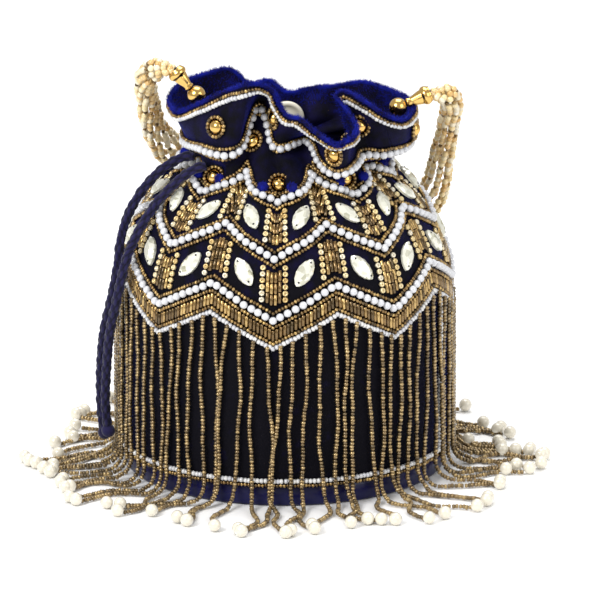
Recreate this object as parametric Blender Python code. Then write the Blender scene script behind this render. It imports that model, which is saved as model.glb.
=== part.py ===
"""Potli bag: a round velvet drawstring pouch with bead embroidery, a beaded fringe and a strand handle.

Run with: blender --background --python part.py
Metres, +Z up, front of the bag towards -Y. The origin is the centre of the base's underside, on the floor.
Places on the cloth are given as turn (0 at the front, growing towards +X, one whole turn round the bag)
and climb (metres of cloth above the floor, measured up the wall, over the shoulder and into the frill).
"""
import math

import bmesh
import bpy
import numpy as np
from mathutils import Matrix, Vector

MM = 0.001
GAP = 0.3 * MM                      # clearance kept between neighbouring solids

# ---- driving dimensions of the pouch ----
BODY_R = 85 * MM
BASE_R = 83 * MM
BASE_H = 11 * MM
BASE_WALL = 2.6 * MM
BASE_FLOOR = 3 * MM
BOARD_R = 79 * MM
BOARD_T = 2 * MM
WALL_T = 2.4 * MM                   # velvet, padding and facing together on the body
FRILL_T = 1.1 * MM                  # velvet alone in the gathers and the frill
# wall and shoulder profile, bottom to neck: radius, height in mm
PROFILE = ((84.6, 11.3), (85, 40), (85.2, 72), (85, 95), (84.1, 106), (81.6, 117), (77.7, 126.5),
           (72.8, 136), (66, 145.5), (57, 154), (50.5, 159.5), (47, 165))
FRILL_TO_PEARLS = 21 * MM
FRILL_TO_RIM = 51 * MM
FRONT_TURN = -4 / 360               # the embroidery is centred a little left of the front
REPEATS = 8
FOLDS = 2 * REPEATS
FOLD_DEPTH = 3.4 * MM
FOLD_START = 128 * MM
SEAM_GAP_TURN = 0.1 / 360

# ---- embroidery: climb of the valleys, and the rise to the peaks ----
ZIGZAG_RISE = 17 * MM
ROW_A, ROW_B, ROW_C = 162 * MM, 132 * MM, 101 * MM
PEARL_ROW_HALF = 4.4 * MM
BUGLE_BAND = (-13.4 * MM, -5.2 * MM)
WHITE_ROW = (-16.4 * MM, -13.8 * MM)
STONE_SIZE = (16.5 * MM, 7.3 * MM, 3 * MM)
STONE_LEAN = math.radians(56)
BORDER_TURNS = (-79 / 360, 70 / 360)
BORDER_W = 4.4 * MM
BORDER_CLIMB = 12 * MM

# ---- fringe ----
FRINGE_R = (87.9 * MM, 90 * MM)
FRINGE_T = 2.1 * MM
FRINGE_CURL = 9 * MM
FRINGE_LENGTH = 133 * MM
FRINGE_PEARL = 7 * MM

# ---- frill: matching points on its pearl row and its rim, from the left side over the front, in mm ----
FRILL_RIBS = (
    ((-51, 2, 173), (-59.5, 2, 190.5)), ((-50, -10, 174.5), (-54.5, -15, 190.5)),
    ((-42, -30, 176.7), (-42, -30, 200)), ((-32, -41, 176.8), (-30, -36, 208)),
    ((-24.2, -38, 179), (-21, -43, 213)), ((-20.5, -28, 187), (-16, -44, 214.5)),
    ((-16.5, -21.5, 195), (-11, -42, 213)), ((-11, -21, 195), (-6.6, -39, 209)),
    ((-7, -28.5, 186), (-4, -37, 202)), ((-4.5, -35.5, 179), (1, -41, 196)),
    ((0.5, -34, 179), (7.5, -46, 196)), ((4.5, -28.5, 180), (14, -53, 192.5)),
    ((10, -25, 181), (20.5, -58, 189.3)), ((15, -31, 179.5), (26, -61, 187)),
    ((19.5, -43, 173), (31, -59, 188)), ((25.5, -52, 170.5), (35.5, -53, 189)),
    ((31.5, -50, 171), (37, -44, 191)), ((36, -40, 171.5), (32, -33, 197)),
    ((39, -32, 173.5), (27, -27, 203)), ((44, -28, 173.5), (31, -26, 205)),
    ((50, -26, 173.2), (41, -33, 201.5)), ((56, -20.5, 173.5), (51, -35, 195.2)),
    ((61.5, -12, 173), (60, -29, 190.5)), ((64, -2, 172.8), (65.5, -15, 190)),
    ((63, 9, 172.3), (66.5, 0, 191.5)), ((58, 22, 171.5), (61, 18, 190)),
    ((49, 36, 171), (52, 34, 189.5)), ((38, 40, 172), (40, 45, 189.5)),
    ((27, 46, 172), (26, 45, 187.5)), ((15, 43, 172), (14, 52, 184)),
    ((4, 47, 172), (2, 44, 184.5)), ((-8, 43, 172), (-8, 52, 188)),
    ((-18, 47, 173), (-18, 44, 189)), ((-29, 39, 173), (-29, 46, 196)),
    ((-40, 37, 173), (-42, 36, 196.5)), ((-47, 25, 173), (-53, 25, 195)),
    ((-51, 13, 173), (-58.5, 13, 193)),
)
FRILL_FIRST_TURN = -0.25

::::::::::

● What needs to be done
Copy each line of the data exactly, leaving nothing out.

● Solution
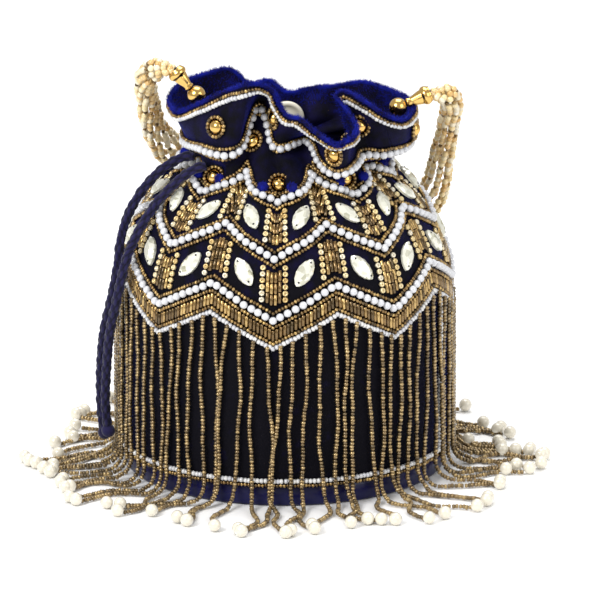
Recreate this object as parametric Blender Python code. Then write the Blender scene script behind this render. It imports that model, which is saved as model.glb.
=== part.py ===
"""Potli bag: a round velvet drawstring pouch with bead embroidery, a beaded fringe and a strand handle.

Run with: blender --background --python part.py
Metres, +Z up, front of the bag towards -Y. The origin is the centre of the base's underside, on the floor.
Places on the cloth are given as turn (0 at the front, growing towards +X, one whole turn round the bag)
and climb (metres of cloth above the floor, measured up the wall, over the shoulder and into the frill).
"""
import math

import bmesh
import bpy
import numpy as np
from mathutils import Matrix, Vector

MM = 0.001
GAP = 0.3 * MM                      # clearance kept between neighbouring solids

# ---- driving dimensions of the pouch ----
BODY_R = 85 * MM
BASE_R = 83 * MM
BASE_H = 11 * MM
BASE_WALL = 2.6 * MM
BASE_FLOOR = 3 * MM
BOARD_R = 79 * MM
BOARD_T = 2 * MM
WALL_T = 2.4 * MM                   # velvet, padding and facing together on the body
FRILL_T = 1.1 * MM                  # velvet alone in the gathers and the frill
# wall and shoulder profile, bottom to neck: radius, height in mm
PROFILE = ((84.6, 11.3), (85, 40), (85.2, 72), (85, 95), (84.1, 106), (81.6, 117), (77.7, 126.5),
           (72.8, 136), (66, 145.5), (57, 154), (50.5, 159.5), (47, 165))
FRILL_TO_PEARLS = 21 * MM
FRILL_TO_RIM = 51 * MM
FRONT_TURN = -4 / 360               # the embroidery is centred a little left of the front
REPEATS = 8
FOLDS = 2 * REPEATS
FOLD_DEPTH = 3.4 * MM
FOLD_START = 128 * MM
SEAM_GAP_TURN = 0.1 / 360

# ---- embroidery: climb of the valleys, and the rise to the peaks ----
ZIGZAG_RISE = 17 * MM
ROW_A, ROW_B, ROW_C = 162 * MM, 132 * MM, 101 * MM
PEARL_ROW_HALF = 4.4 * MM
BUGLE_BAND = (-13.4 * MM, -5.2 * MM)
WHITE_ROW = (-16.4 * MM, -13.8 * MM)
STONE_SIZE = (16.5 * MM, 7.3 * MM, 3 * MM)
STONE_LEAN = math.radians(56)
BORDER_TURNS = (-79 / 360, 70 / 360)
BORDER_W = 4.4 * MM
BORDER_CLIMB = 12 * MM

# ---- fringe ----
FRINGE_R = (87.9 * MM, 90 * MM)
FRINGE_T = 2.1 * MM
FRINGE_CURL = 9 * MM
FRINGE_LENGTH = 133 * MM
FRINGE_PEARL = 7 * MM

# ---- frill: matching points on its pearl row and its rim, from the left side over the front, in mm ----
FRILL_RIBS = (
    ((-51, 2, 173), (-59.5, 2, 190.5)), ((-50, -10, 174.5), (-54.5, -15, 190.5)),
    ((-42, -30, 176.7), (-42, -30, 200)), ((-32, -41, 176.8), (-30, -36, 208)),
    ((-24.2, -38, 179), (-21, -43, 213)), ((-20.5, -28, 187), (-16, -44, 214.5)),
    ((-16.5, -21.5, 195), (-11, -42, 213)), ((-11, -21, 195), (-6.6, -39, 209)),
    ((-7, -28.5, 186), (-4, -37, 202)), ((-4.5, -35.5, 179), (1, -41, 196)),
    ((0.5, -34, 179), (7.5, -46, 196)), ((4.5, -28.5, 180), (14, -53, 192.5)),
    ((10, -25, 181), (20.5, -58, 189.3)), ((15, -31, 179.5), (26, -61, 187)),
    ((19.5, -43, 173), (31, -59, 188)), ((25.5, -52, 170.5), (35.5, -53, 189)),
    ((31.5, -50, 171), (37, -44, 191)), ((36, -40, 171.5), (32, -33, 197)),
    ((39, -32, 173.5), (27, -27, 203)), ((44, -28, 173.5), (31, -26, 205)),
    ((50, -26, 173.2), (41, -33, 201.5)), ((56, -20.5, 173.5), (51, -35, 195.2)),
    ((61.5, -12, 173), (60, -29, 190.5)), ((64, -2, 172.8), (65.5, -15, 190)),
    ((63, 9, 172.3), (66.5, 0, 191.5)), ((58, 22, 171.5), (61, 18, 190)),
    ((49, 36, 171), (52, 34, 189.5)), ((38, 40, 172), (40, 45, 189.5)),
    ((27, 46, 172), (26, 45, 187.5)), ((15, 43, 172), (14, 52, 184)),
    ((4, 47, 172), (2, 44, 184.5)), ((-8, 43, 172), (-8, 52, 188)),
    ((-18, 47, 173), (-18, 44, 189)), ((-29, 39, 173), (-29, 46, 196)),
    ((-40, 37, 173), (-42, 36, 196.5)), ((-47, 25, 173), (-53, 25, 195)),
    ((-51, 13, 173), (-58.5, 13, 193)),
)
FRILL_FIRST_TURN = -0.25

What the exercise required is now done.